### Problem details:
In the listing that follows, locate the line containing "for piece_name, piece_outline" and the line containing "the shade's shape". Retype exactly those two lines and every line between them, and nothing more.

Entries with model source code

------

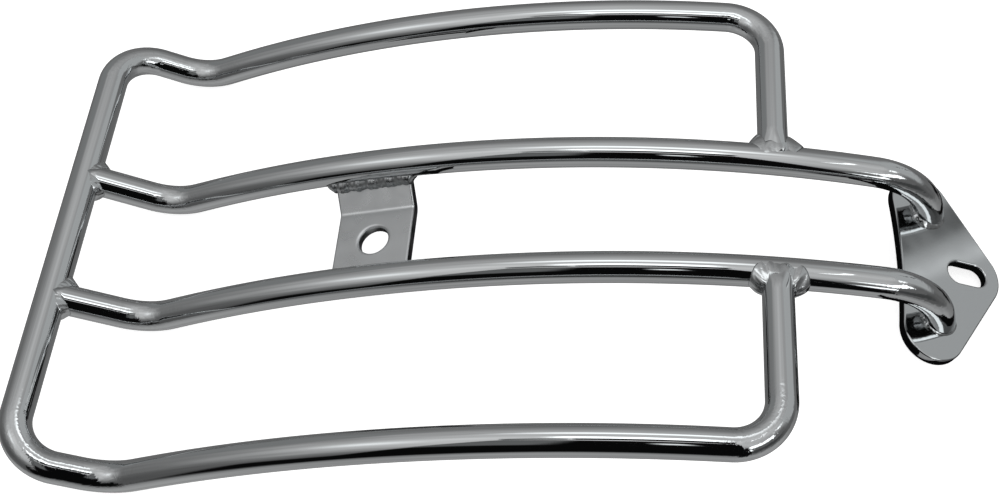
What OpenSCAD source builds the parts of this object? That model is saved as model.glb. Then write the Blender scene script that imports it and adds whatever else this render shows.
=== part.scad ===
// Chromed luggage rack that bolts over the rear mudguard of a motorcycle.
// A bent rod hoop, two bent inner rails, a drilled cross strap and a slotted front plate, all welded.
// X runs forward, Y to the left and Z up. The rack stands on the low bends of its four rods and on
// the tip of its plate, and the origin is the centre of its footprint.

/* [Rod] */
// Diameter of the round bar that the hoop and the rails are bent from
rod_d = 12.7; // [10:0.1:14]
// Centre line radius of the low bend just in front of the rear bar
dip_bend_r = 25.4; // [22:0.2:30]
// Centre line radius of the four corners of the hoop
corner_r = 19; // [16:0.5:22]
// Centre line radius of the bends that take the inner rails down to the plate
drop_bend_r = 34; // [30:0.5:40]

/* [Side profile] */
// How steeply the rods fall forward from the rear bar, in degrees
dip_angle = 25.8; // [22:0.2:30]
// Length from the centre of the rear bar to the start of the low bend
dip_l = 28.4; // [26:0.2:34]
// How steeply the inner rails climb out of the low bend, in degrees
rail_rise_angle = 23.7; // [21:0.1:25]
// How steeply the sides of the hoop climb out of the low bend, in degrees
side_rise_angle = 24; // [22:0.1:26]
// Straight length between the low bend and the crown
rise_l = 7; // [4:0.5:12]
// Radius of the long crown that all four rods follow
crown_r = 490; // [460:5:520]

/* [Hoop] */
// Overall width of the hoop, outside to outside
hoop_w = 218.4; // [200:1:240]
// Length from the centre of the rear bar to the centre of the front cross pieces
hoop_l = 297; // [280:1:310]

/* [Inner rails] */
// Spacing of the inner rails at the rear bar, centre to centre
rail_gap_rear = 60.4; // [58:0.2:70]
// Spacing of the inner rails at the plate, centre to centre
rail_gap_front = 53.4; // [50:0.2:57]
// Length from the centre of the rear bar to the feet of the rails on the plate
foot_x = 367.4; // [358:0.2:382]
// How far the feet lean forward of the vertical, in degrees
foot_lean = 8.7; // [5:0.1:12]

/* [Front plate] */
// Thickness of the plate
plate_t = 4.8; // [3:0.1:6]
// Width of the plate
plate_w = 91; // [87:0.5:97]
// Length of the plate behind the centres of the feet
plate_back = 17; // [15:0.5:19]
// Length of the plate in front of the centres of the feet
plate_front = 31.5; // [29:0.5:36]
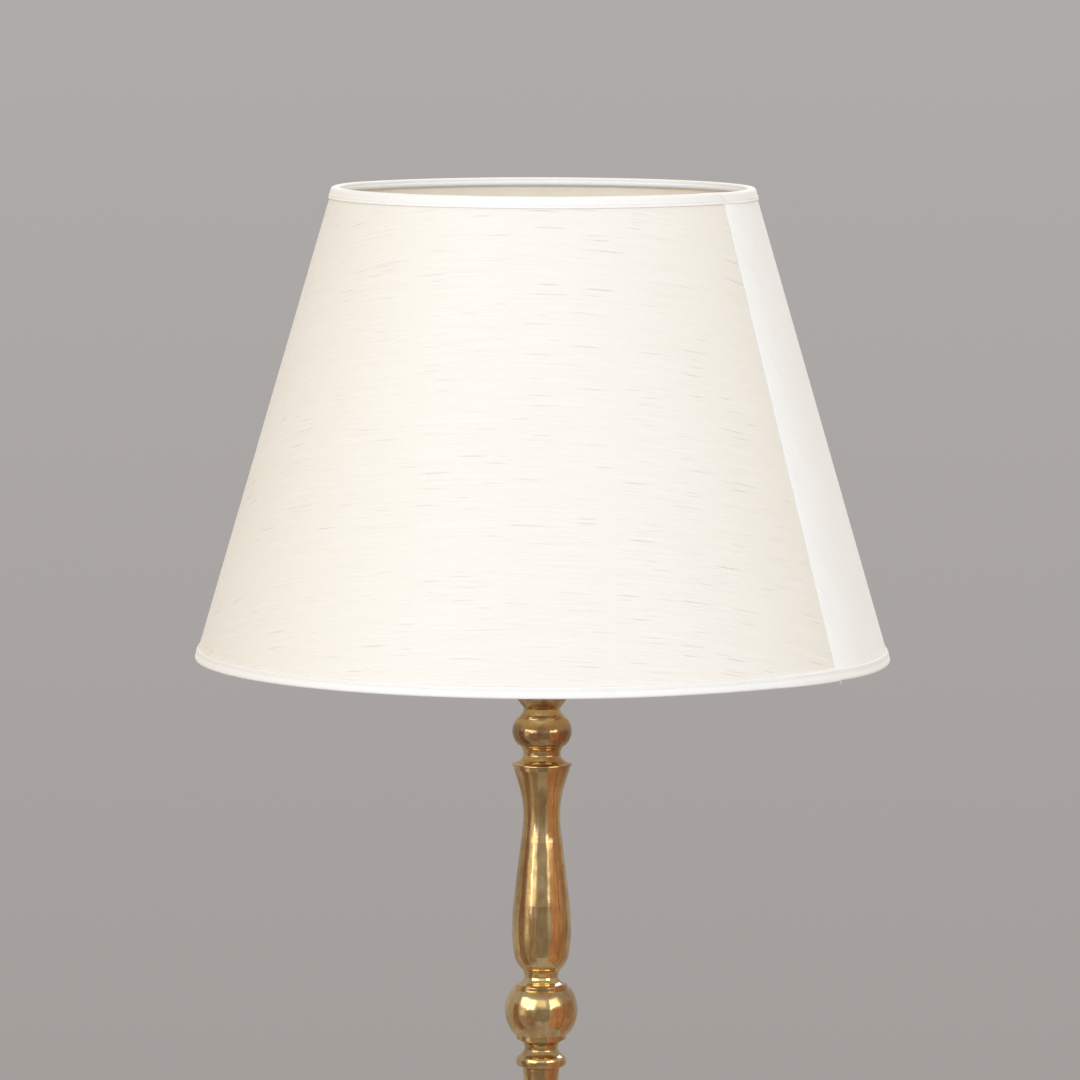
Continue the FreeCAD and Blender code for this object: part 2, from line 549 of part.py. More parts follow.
def build_shade():
    """Two half sheets of silk on a stiff lining, lapped at both ends, with wired and bound edges."""
    lap = size("lap_angle")
    front_start, front_sweep = SEAM_START + HALF_TURN - lap, HALF_TURN + 2 * lap
    shade_layer("front_sheet", front_start, front_sweep)
    shade_layer("front_lining", front_start, front_sweep)
    shade_layer("back_sheet", SEAM_START, HALF_TURN)
    shade_layer("back_lining", SEAM_START + lap + LINING_GAP, HALF_TURN - 2 * (lap + LINING_GAP))
    for name, alias, sign, height in (
            ("bottom_ring", "lining_bottom_radius", "-", "Sizes.shade_top - Sizes.shade_height + %g" % RING_UP),
            ("top_ring", "lining_top_radius", "+", "Sizes.shade_top - %g" % RING_UP)):
        radius = "Sizes.%s %s Sizes.shade_slope * %g - %g" % (alias, sign, RING_UP, RING_IN)
        keep(name, primitive("Torus", name + "_wire", {"Radius1": radius, "Radius2": "Sizes.hem_ring_wire"},
                             at_height=height))
    turned("bottom_trim", BOTTOM_TRIM, "Sizes.shade_top - Sizes.shade_height")
    turned("top_trim", TOP_TRIM, "Sizes.shade_top - Sizes.top_trim_length")


def check_and_write():
    """Stops if any object failed, then writes each sub-part's solid to a file of its own."""
    doc.recompute()
    failed = [item.Label for item in doc.Objects if "Invalid" in item.State or "Error" in item.State]
    if failed:
        raise RuntimeError("failed to build: %s" % ", ".join(failed))
    os.makedirs("parts", exist_ok=True)
    for name, piece in parts.items():
        if piece.Shape.isNull() or not piece.Shape.isValid() or piece.Shape.Volume <= 0:
            raise RuntimeError("%s has no valid solid" % name)
    for name, piece in parts.items():
        piece.Shape.exportStep("parts/%s.step" % name)
        print("%-20s %2d solid %12.1f mm3" % (name, len(piece.Shape.Solids), piece.Shape.Volume))


BOTTOM_TRIM = hem_outline(size("lining_bottom_radius"), True)
TOP_TRIM = hem_outline(size("lining_top_radius"), False)
OUTLINES = dict(
    COLUMN, base_shell=BASE_TOP, base_weight=WEIGHT, base_felt=FELT, base_washer=WASHER, holder_cap=HOLDER_CAP,
    holder_shell=HOLDER_SHELL, insulating_liner=SLEEVE_LINER, holder_core=HOLDER_CORE, screw_shell=SCREW_SHELL,
    centre_contact=CENTRE_CONTACT, bulb_cap=BULB_CAP, bulb_glass=BULB_GLASS, saddle_collar=SPACER, harp_stud=STUD,
    harp_sleeve_left=SLEEVE, harp_sleeve_right=SLEEVE, spider_hub=HUB, finial=FINIAL, bottom_trim=BOTTOM_TRIM,
    top_trim=TOP_TRIM)

for piece_name, piece_outline in OUTLINES.items():
    note_size(piece_name, piece_outline)
fill_sheet()
top_of_column = build_column()
build_tube(top_of_column)
build_base()
build_holder(top_of_column)
build_spider(build_harp(top_of_column))
build_shade()
check_and_write()
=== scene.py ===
"""Turned brass floor lamp with a lapped silk shade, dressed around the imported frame. Metres, +Z up, -Y the front."""

import json
import math
import random

import bmesh
import bpy
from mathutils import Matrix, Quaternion, Vector


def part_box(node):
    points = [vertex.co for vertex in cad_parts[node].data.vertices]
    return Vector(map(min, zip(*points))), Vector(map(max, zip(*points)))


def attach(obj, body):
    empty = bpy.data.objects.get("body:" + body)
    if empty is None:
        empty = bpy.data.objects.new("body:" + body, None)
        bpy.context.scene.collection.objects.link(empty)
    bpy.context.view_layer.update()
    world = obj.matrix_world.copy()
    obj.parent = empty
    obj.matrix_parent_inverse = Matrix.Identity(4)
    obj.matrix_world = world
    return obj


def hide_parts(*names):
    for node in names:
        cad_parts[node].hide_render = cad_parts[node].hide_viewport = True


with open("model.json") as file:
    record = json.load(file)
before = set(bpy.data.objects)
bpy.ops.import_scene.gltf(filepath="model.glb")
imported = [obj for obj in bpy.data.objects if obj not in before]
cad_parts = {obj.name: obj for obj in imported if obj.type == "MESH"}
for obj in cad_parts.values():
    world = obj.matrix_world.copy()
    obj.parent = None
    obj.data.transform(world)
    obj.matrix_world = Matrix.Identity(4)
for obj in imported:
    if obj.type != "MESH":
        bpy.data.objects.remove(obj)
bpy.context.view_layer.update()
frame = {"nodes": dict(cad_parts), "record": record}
MM = 0.001

# ---------------------------------------------------------------------------------------------- the shade's shape

TRIM_LOW, TRIM_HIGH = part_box("bottom_trim"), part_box("top_trim")
SHADE_FOOT = TRIM_LOW[0].z
SHADE_HEAD = TRIM_HIGH[1].z
SHADE_HEIGHT = SHADE_HEAD - SHADE_FOOT
HEM_REACH = 2.6 * MM                     # from the lining's inside to the outside of the bound edge
LINING_FOOT = TRIM_LOW[1].x - HEM_REACH  # the lining's inner radius at the shade's lower edge
SLOPE = 0.2897                           # loss of radius with height
CONE = math.atan(SLOPE)
SEAM = math.radians(56.6)                # the visible lapped edge, round from the front towards +X
LAP = math.radians(5.5)                  # the front sheet runs on this far under the back sheet
SWELL = 0.013                            # the back sheet stands out by this share beyond the front one's hidden edge
SWELL_PEAK = math.radians(10.0)          # how far from the seam it stands out most
HOLLOW = 0.011                           # the sheet is a little flat before it comes to the lap
HOLLOW_FROM, HOLLOW_TO = math.radians(6.0), SEAM
SHEET_INSET = 1.0 * MM


def plan(angle):
    """The shade's plan radius at an angle round from the front, as a share of its nominal radius."""
    turn = (angle - SEAM + math.pi) % math.pi      # both laps look the same: 0 at a seam, growing away from it
    swell = SWELL * turn / SWELL_PEAK * math.exp(1 - turn / SWELL_PEAK)
    before = math.pi - turn                        # how far there is still to go to the next seam
    span = HOLLOW_TO - HOLLOW_FROM
    hollow = HOLLOW * math.sin(math.pi * before / span) ** 2 if before < span else 0
    return 1 + swell - hollow


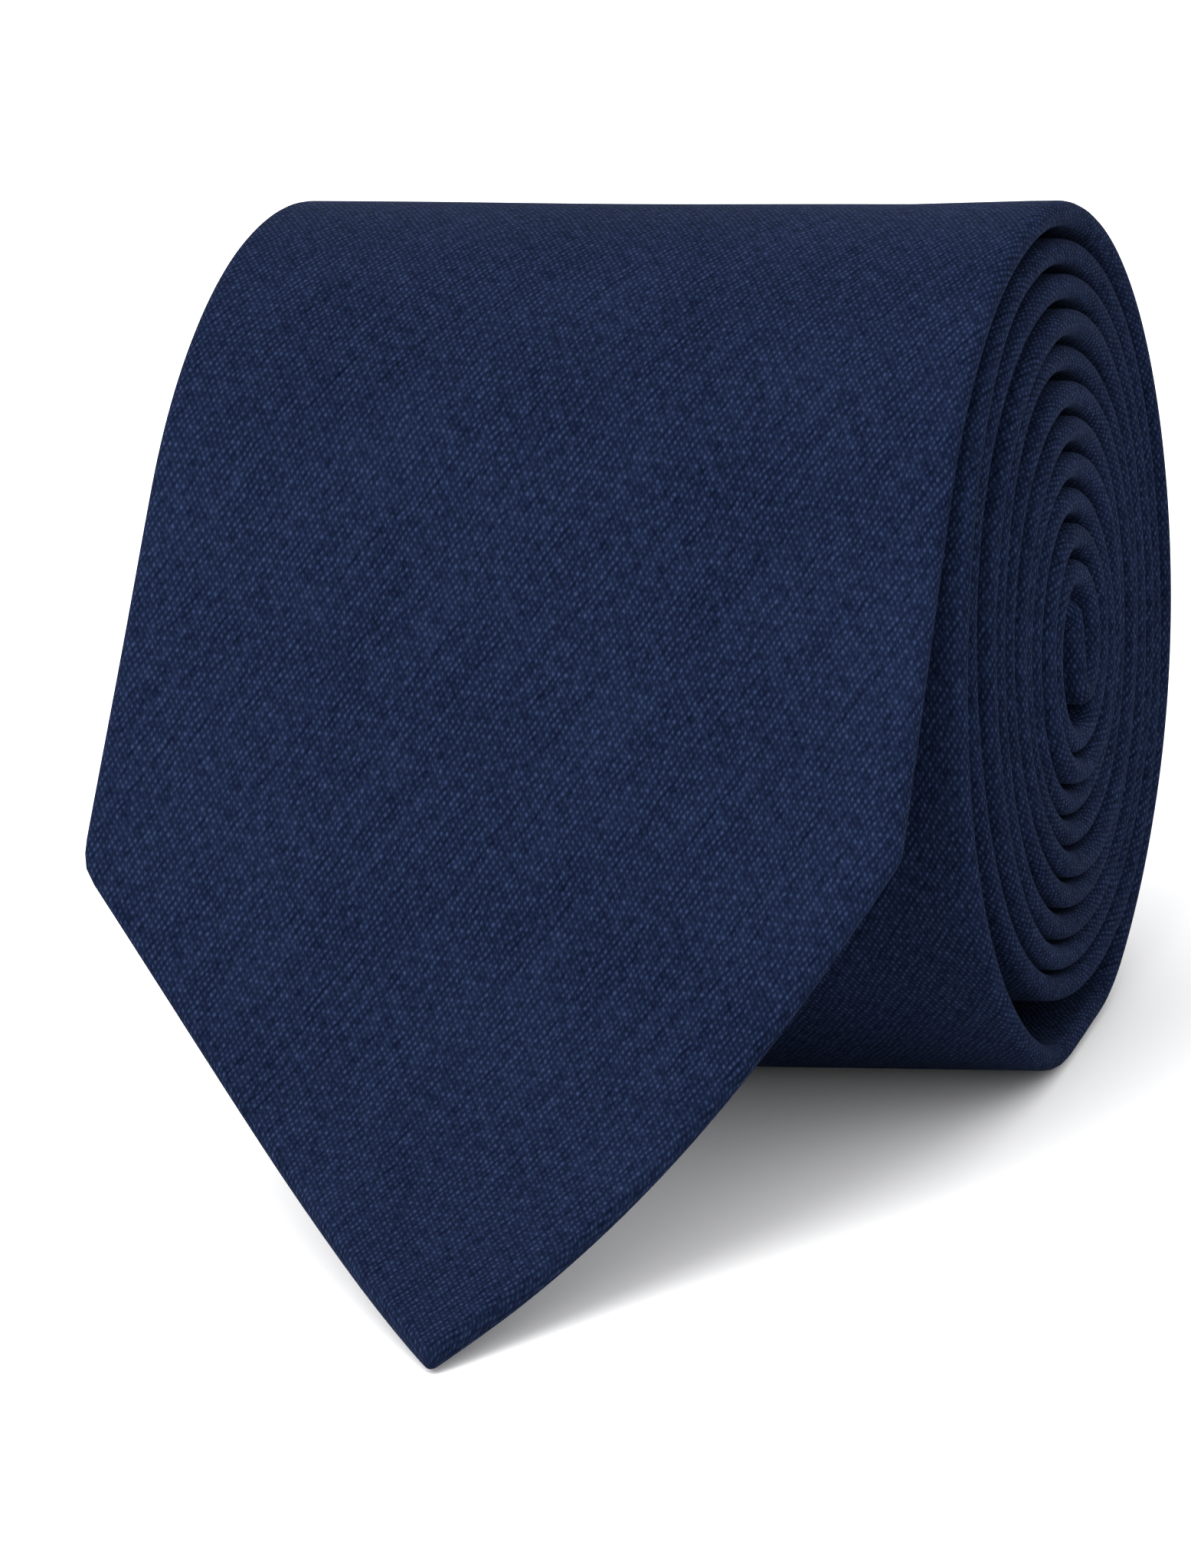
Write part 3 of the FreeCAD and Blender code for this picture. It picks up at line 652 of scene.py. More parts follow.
class NodeDesk:
    """A small helper that adds and joins shader nodes."""

    def __init__(self, name: str) -> None:
        """Start a material with an empty Principled surface."""
        self.material = bpy.data.materials.new(name)
        self.material.use_nodes = True
        self.tree = self.material.node_tree
        self.surface = self.tree.nodes["Principled BSDF"]

    def node(self, kind: str, **settings: object) -> bpy.types.Node:
        """Add a node with the given settings."""
        made = self.tree.nodes.new(kind)
        for key, value in settings.items():
            setattr(made, key, value)
        return made

    def join(self, source: object, target: bpy.types.NodeSocket) -> None:
        """Link a socket, or set a plain value."""
        if isinstance(source, bpy.types.NodeSocket):
            self.tree.links.new(source, target)
        else:
            target.default_value = source

    def math(self, operation: str, *values: object) -> bpy.types.NodeSocket:
        """Result of a Math node."""
        made = self.node("ShaderNodeMath", operation=operation)
        for socket, value in zip(made.inputs, values):
            self.join(value, socket)
        return made.outputs[0]

    def dot(self, vector: object, axis: Sequence[float]) -> bpy.types.NodeSocket:
        """How far a point lies along an axis."""
        made = self.node("ShaderNodeVectorMath", operation="DOT_PRODUCT")
        self.join(vector, made.inputs[0])
        made.inputs[1].default_value = (*axis, 0.0)[:3]
        return made.outputs["Value"]

    def cloth_point(self) -> bpy.types.NodeSocket:
        """Place on the flat cloth, in millimetres."""
        return self.node("ShaderNodeUVMap", uv_map="cloth").outputs["UV"]

    def object_point(self) -> bpy.types.NodeSocket:
        """Place in the object's own space, in metres."""
        return self.node("ShaderNodeTexCoord").outputs["Object"]

    def noise(self, vector: object, scale: float, detail: float = 2.0,
              roughness: float = 0.5) -> bpy.types.NodeSocket:
        """Factor of a noise texture."""
        made = self.node("ShaderNodeTexNoise")
        self.join(vector, made.inputs["Vector"])
        made.inputs["Scale"].default_value = scale
        made.inputs["Detail"].default_value = detail
        made.inputs["Roughness"].default_value = roughness
        return made.outputs[0]

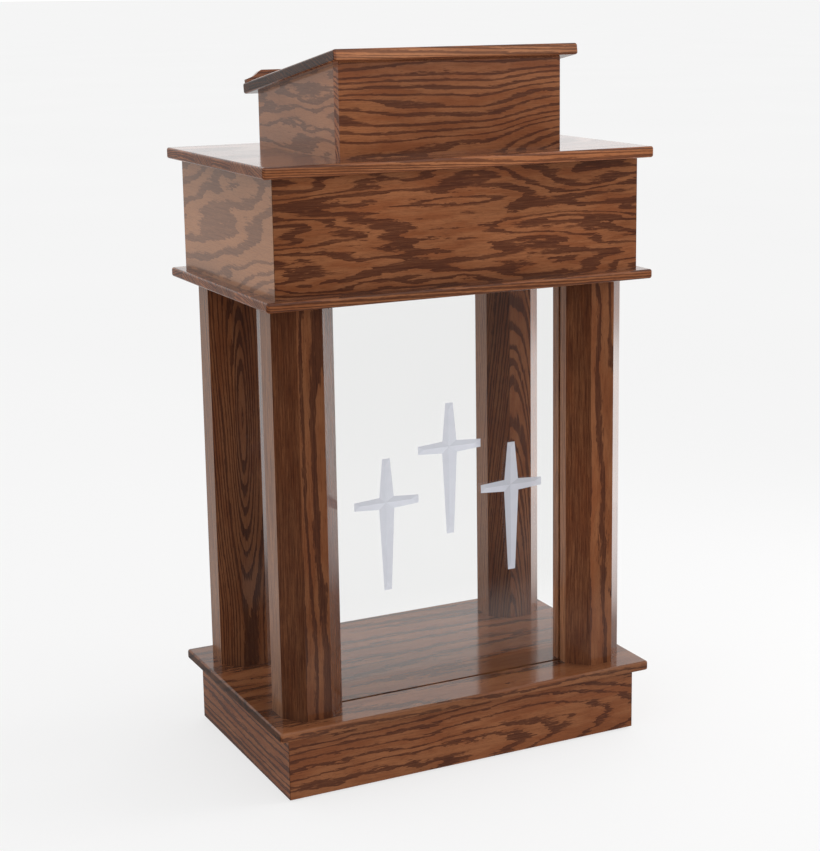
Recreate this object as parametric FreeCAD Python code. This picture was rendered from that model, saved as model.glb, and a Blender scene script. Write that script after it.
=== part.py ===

------

### Task solution:
for piece_name, piece_outline in OUTLINES.items():
    note_size(piece_name, piece_outline)
fill_sheet()
top_of_column = build_column()
build_tube(top_of_column)
build_base()
build_holder(top_of_column)
build_spider(build_harp(top_of_column))
build_shade()
check_and_write()
=== scene.py ===
"""Turned brass floor lamp with a lapped silk shade, dressed around the imported frame. Metres, +Z up, -Y the front."""

import json
import math
import random

import bmesh
import bpy
from mathutils import Matrix, Quaternion, Vector


def part_box(node):
    points = [vertex.co for vertex in cad_parts[node].data.vertices]
    return Vector(map(min, zip(*points))), Vector(map(max, zip(*points)))


def attach(obj, body):
    empty = bpy.data.objects.get("body:" + body)
    if empty is None:
        empty = bpy.data.objects.new("body:" + body, None)
        bpy.context.scene.collection.objects.link(empty)
    bpy.context.view_layer.update()
    world = obj.matrix_world.copy()
    obj.parent = empty
    obj.matrix_parent_inverse = Matrix.Identity(4)
    obj.matrix_world = world
    return obj


def hide_parts(*names):
    for node in names:
        cad_parts[node].hide_render = cad_parts[node].hide_viewport = True


with open("model.json") as file:
    record = json.load(file)
before = set(bpy.data.objects)
bpy.ops.import_scene.gltf(filepath="model.glb")
imported = [obj for obj in bpy.data.objects if obj not in before]
cad_parts = {obj.name: obj for obj in imported if obj.type == "MESH"}
for obj in cad_parts.values():
    world = obj.matrix_world.copy()
    obj.parent = None
    obj.data.transform(world)
    obj.matrix_world = Matrix.Identity(4)
for obj in imported:
    if obj.type != "MESH":
        bpy.data.objects.remove(obj)
bpy.context.view_layer.update()
frame = {"nodes": dict(cad_parts), "record": record}
MM = 0.001

# ---------------------------------------------------------------------------------------------- the shade's shape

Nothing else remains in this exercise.